INSTRUCTION: Find the string "this" in the listing and report every line that has it.

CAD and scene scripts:
···
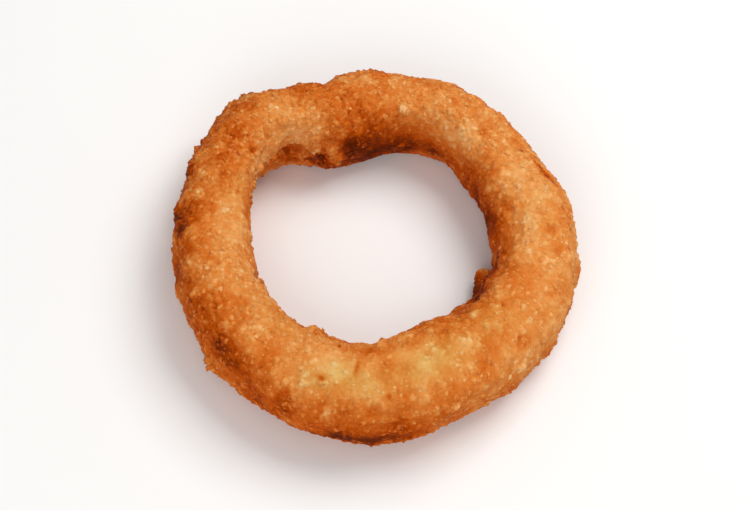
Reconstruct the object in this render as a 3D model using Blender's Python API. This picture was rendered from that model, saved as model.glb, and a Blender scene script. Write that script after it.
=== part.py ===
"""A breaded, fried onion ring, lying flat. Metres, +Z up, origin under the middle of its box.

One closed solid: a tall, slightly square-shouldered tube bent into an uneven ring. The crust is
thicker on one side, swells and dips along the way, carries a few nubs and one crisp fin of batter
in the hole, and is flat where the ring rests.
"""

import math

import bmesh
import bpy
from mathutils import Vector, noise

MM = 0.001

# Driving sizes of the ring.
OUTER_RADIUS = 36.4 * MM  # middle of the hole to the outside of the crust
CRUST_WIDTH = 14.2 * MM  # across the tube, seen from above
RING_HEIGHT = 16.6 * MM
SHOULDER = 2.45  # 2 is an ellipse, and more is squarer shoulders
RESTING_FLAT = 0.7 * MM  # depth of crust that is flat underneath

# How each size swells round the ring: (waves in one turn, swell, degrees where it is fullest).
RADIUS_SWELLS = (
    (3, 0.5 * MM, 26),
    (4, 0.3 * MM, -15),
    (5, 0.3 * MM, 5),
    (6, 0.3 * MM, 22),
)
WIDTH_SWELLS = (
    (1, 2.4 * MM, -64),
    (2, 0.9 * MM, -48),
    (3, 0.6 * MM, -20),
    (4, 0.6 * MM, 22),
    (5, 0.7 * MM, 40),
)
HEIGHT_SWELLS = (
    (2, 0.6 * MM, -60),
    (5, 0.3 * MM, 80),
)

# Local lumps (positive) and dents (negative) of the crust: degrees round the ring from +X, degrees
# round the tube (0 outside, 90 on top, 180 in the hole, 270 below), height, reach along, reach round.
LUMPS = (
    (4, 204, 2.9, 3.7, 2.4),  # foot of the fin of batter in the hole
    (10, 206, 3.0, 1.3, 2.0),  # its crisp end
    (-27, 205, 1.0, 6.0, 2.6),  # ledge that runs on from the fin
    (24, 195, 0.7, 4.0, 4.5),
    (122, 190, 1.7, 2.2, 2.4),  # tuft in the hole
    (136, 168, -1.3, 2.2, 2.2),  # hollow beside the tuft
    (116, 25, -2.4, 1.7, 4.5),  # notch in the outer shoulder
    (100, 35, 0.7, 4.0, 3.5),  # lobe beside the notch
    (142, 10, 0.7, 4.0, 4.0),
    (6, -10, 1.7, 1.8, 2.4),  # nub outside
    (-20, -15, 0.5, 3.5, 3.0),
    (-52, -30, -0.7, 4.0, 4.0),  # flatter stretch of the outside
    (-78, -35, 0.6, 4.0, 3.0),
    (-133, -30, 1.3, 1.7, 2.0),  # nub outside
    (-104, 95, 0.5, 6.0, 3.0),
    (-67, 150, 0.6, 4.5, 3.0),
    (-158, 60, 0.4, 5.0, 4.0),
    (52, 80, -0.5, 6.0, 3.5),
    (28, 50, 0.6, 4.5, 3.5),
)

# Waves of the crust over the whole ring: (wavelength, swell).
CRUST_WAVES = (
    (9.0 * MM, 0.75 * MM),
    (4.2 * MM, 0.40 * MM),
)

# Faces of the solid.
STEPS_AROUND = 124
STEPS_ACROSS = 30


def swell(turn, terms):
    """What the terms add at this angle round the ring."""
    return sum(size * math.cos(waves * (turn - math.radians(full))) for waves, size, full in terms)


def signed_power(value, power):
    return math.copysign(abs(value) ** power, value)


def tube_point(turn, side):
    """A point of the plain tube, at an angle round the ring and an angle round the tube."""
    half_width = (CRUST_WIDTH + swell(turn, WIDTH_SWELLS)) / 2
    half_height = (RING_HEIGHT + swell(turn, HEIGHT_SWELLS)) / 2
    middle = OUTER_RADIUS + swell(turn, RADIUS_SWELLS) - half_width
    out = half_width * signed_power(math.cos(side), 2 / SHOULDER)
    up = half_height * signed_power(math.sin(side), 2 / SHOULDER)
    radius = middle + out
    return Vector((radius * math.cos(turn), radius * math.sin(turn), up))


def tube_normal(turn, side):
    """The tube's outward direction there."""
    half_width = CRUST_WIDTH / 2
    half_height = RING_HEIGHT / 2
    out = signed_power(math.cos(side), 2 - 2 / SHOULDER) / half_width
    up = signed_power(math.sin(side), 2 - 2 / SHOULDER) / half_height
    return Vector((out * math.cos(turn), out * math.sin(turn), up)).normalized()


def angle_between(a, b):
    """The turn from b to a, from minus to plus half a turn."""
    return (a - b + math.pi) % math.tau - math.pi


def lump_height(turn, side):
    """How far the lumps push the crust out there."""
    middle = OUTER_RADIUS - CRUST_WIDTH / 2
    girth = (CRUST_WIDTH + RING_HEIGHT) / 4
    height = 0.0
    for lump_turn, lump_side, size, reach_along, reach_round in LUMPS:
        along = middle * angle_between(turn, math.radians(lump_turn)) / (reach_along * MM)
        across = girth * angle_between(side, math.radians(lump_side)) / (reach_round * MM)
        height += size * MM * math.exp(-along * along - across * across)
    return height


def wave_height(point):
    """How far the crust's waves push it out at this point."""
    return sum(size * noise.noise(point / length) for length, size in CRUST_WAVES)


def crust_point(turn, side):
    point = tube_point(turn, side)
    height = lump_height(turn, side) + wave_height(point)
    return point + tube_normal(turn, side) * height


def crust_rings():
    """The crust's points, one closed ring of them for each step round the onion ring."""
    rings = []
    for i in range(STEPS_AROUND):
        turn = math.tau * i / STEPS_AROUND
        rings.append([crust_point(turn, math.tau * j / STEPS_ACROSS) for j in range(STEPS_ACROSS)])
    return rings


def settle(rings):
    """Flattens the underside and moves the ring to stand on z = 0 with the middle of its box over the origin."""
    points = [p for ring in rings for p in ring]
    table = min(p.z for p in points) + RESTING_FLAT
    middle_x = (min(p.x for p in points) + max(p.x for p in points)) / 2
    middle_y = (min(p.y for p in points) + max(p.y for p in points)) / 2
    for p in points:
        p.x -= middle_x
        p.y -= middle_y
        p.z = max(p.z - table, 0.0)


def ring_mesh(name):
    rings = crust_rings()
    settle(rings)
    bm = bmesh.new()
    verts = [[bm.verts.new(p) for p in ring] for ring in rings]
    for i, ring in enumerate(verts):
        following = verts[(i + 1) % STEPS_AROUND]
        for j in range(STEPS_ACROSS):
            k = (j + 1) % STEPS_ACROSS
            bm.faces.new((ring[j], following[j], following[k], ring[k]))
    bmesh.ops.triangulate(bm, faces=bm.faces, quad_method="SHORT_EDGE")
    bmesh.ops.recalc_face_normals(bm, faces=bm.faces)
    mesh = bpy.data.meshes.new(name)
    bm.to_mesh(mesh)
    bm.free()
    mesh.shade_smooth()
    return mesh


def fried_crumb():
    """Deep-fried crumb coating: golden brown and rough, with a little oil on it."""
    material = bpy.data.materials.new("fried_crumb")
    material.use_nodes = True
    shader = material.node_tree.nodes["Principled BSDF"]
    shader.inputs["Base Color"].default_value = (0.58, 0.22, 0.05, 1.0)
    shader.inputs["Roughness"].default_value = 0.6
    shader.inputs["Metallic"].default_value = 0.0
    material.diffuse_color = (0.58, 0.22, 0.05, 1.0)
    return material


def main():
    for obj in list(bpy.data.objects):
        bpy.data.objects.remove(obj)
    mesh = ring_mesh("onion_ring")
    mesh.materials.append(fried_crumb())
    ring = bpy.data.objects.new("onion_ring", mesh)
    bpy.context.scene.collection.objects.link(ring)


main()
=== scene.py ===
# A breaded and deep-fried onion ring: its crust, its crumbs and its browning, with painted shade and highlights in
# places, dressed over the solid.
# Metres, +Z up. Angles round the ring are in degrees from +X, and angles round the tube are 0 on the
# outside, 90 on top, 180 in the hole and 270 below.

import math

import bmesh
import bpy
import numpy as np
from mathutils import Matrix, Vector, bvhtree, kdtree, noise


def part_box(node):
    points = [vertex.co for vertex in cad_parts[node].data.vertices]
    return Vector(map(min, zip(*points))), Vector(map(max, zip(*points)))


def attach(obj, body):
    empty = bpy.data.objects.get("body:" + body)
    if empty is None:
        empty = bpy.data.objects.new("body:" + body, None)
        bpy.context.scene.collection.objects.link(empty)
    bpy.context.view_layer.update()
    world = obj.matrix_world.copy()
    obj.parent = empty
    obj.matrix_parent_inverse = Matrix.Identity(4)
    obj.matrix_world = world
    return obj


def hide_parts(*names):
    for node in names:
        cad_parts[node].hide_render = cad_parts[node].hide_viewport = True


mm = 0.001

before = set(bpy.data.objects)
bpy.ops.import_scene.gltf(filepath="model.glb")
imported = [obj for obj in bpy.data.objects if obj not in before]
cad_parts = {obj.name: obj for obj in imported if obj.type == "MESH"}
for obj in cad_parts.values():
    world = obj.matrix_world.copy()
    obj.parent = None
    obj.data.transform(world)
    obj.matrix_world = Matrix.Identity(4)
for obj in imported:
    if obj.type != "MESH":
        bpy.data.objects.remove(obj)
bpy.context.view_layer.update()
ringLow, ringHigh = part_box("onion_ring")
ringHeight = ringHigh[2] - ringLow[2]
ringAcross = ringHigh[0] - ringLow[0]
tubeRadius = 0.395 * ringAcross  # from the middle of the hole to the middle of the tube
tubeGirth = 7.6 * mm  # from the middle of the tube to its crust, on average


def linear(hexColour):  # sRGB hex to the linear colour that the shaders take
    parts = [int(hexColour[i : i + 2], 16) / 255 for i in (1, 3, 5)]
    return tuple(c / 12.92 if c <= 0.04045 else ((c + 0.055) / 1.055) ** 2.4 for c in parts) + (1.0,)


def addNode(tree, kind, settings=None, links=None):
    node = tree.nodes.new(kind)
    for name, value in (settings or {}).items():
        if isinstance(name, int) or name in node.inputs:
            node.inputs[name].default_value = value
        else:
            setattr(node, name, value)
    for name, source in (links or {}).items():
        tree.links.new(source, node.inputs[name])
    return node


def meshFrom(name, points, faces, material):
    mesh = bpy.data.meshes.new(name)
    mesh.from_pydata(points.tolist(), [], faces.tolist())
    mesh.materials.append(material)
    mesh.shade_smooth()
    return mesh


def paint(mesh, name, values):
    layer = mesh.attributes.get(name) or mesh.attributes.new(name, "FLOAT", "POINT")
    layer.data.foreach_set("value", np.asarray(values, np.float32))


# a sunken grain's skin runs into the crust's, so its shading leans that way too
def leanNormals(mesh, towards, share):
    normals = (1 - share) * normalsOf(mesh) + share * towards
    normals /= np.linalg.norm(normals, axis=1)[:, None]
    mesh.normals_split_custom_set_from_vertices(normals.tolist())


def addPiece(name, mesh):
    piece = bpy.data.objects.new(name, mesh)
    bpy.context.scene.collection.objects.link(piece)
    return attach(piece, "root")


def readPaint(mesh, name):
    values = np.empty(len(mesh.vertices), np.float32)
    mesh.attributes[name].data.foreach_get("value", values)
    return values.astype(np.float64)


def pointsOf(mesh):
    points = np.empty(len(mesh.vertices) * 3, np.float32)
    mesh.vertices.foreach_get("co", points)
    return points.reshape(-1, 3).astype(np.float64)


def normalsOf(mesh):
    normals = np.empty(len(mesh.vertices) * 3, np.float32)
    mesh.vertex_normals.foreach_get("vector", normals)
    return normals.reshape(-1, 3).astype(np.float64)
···
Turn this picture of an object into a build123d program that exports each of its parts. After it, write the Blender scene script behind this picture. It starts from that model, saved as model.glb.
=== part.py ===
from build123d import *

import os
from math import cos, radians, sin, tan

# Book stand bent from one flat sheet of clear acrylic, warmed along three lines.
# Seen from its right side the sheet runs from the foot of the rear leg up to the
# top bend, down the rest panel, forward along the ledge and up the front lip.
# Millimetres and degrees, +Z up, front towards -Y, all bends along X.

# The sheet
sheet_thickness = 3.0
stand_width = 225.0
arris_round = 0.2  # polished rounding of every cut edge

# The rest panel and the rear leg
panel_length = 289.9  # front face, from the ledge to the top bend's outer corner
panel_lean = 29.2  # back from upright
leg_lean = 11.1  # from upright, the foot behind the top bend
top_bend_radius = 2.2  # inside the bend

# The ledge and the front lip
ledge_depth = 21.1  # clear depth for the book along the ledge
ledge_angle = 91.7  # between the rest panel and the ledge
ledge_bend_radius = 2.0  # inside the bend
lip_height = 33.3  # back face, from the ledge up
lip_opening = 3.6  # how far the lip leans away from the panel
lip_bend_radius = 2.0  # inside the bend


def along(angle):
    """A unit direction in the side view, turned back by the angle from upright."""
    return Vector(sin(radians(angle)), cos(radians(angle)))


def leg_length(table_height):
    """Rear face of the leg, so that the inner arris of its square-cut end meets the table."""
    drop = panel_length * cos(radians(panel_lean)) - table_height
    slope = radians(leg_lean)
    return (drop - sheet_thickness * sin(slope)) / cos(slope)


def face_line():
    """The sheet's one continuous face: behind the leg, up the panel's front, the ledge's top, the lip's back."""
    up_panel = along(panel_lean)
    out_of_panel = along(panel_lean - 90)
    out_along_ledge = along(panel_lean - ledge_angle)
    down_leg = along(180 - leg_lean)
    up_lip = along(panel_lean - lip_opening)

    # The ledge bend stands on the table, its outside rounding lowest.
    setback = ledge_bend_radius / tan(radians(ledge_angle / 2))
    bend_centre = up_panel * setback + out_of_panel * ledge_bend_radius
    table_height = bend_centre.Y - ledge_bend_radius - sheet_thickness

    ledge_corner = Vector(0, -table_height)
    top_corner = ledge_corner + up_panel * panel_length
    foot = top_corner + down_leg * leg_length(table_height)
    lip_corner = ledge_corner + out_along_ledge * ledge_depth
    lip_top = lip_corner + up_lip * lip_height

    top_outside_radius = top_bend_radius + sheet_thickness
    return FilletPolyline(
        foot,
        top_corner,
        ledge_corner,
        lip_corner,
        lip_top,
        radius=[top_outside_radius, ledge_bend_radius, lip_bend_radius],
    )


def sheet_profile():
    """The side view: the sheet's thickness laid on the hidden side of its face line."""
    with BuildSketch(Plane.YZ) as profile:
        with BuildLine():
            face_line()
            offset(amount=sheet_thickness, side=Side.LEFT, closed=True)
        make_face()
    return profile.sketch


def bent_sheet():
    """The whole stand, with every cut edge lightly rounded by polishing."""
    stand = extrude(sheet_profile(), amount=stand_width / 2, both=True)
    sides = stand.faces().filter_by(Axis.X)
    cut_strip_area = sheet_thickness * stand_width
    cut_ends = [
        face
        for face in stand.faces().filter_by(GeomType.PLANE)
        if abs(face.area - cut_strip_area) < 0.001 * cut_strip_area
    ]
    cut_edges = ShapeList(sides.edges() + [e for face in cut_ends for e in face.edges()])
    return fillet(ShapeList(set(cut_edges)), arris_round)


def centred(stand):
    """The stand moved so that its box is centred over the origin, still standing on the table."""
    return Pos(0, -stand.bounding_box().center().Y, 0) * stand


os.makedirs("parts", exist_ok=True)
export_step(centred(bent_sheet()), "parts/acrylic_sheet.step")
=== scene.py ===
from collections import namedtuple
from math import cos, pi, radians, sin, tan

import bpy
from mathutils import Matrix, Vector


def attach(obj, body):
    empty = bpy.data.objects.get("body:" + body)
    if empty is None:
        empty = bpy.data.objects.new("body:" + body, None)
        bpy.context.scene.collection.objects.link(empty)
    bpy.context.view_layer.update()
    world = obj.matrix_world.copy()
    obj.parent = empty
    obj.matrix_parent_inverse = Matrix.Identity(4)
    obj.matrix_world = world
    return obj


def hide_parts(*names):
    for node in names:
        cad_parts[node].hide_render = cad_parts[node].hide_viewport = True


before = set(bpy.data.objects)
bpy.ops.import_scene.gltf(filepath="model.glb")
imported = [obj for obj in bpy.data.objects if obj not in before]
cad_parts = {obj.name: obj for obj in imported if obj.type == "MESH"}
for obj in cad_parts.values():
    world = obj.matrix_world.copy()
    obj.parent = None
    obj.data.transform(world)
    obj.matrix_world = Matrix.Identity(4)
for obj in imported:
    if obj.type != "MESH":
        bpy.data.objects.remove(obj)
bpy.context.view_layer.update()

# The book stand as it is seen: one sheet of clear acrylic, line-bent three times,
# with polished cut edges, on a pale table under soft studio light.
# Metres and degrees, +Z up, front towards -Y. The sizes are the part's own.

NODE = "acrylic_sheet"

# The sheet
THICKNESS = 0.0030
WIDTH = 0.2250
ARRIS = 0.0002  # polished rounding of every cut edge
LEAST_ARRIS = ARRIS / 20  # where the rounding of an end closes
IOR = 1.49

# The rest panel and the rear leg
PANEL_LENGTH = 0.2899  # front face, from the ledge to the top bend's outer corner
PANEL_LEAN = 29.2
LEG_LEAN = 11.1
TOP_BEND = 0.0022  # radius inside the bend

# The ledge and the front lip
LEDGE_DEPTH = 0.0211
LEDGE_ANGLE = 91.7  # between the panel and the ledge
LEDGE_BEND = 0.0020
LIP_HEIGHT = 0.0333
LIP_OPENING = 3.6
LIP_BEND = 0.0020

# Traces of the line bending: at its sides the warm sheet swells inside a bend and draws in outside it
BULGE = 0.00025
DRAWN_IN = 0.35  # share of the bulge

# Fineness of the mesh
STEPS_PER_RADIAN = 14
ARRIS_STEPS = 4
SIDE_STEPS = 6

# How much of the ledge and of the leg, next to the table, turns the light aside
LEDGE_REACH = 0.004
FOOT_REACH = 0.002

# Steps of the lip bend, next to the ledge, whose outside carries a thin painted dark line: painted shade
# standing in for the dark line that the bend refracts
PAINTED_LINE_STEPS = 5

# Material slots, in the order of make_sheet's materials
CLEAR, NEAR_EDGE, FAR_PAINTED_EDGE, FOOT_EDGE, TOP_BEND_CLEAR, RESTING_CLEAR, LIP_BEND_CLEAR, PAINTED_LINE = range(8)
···
THE ANSWER:
Reconstruct the object in this render as a 3D model using Blender's Python API. This picture was rendered from that model, saved as model.glb, and a Blender scene script. Write that script after it.
    """What the terms add at this angle round the ring."""
    """How far the crust's waves push it out at this point."""
Turn this picture of an object into a build123d program that exports each of its parts. After it, write the Blender scene script behind this picture. It starts from that model, saved as model.glb.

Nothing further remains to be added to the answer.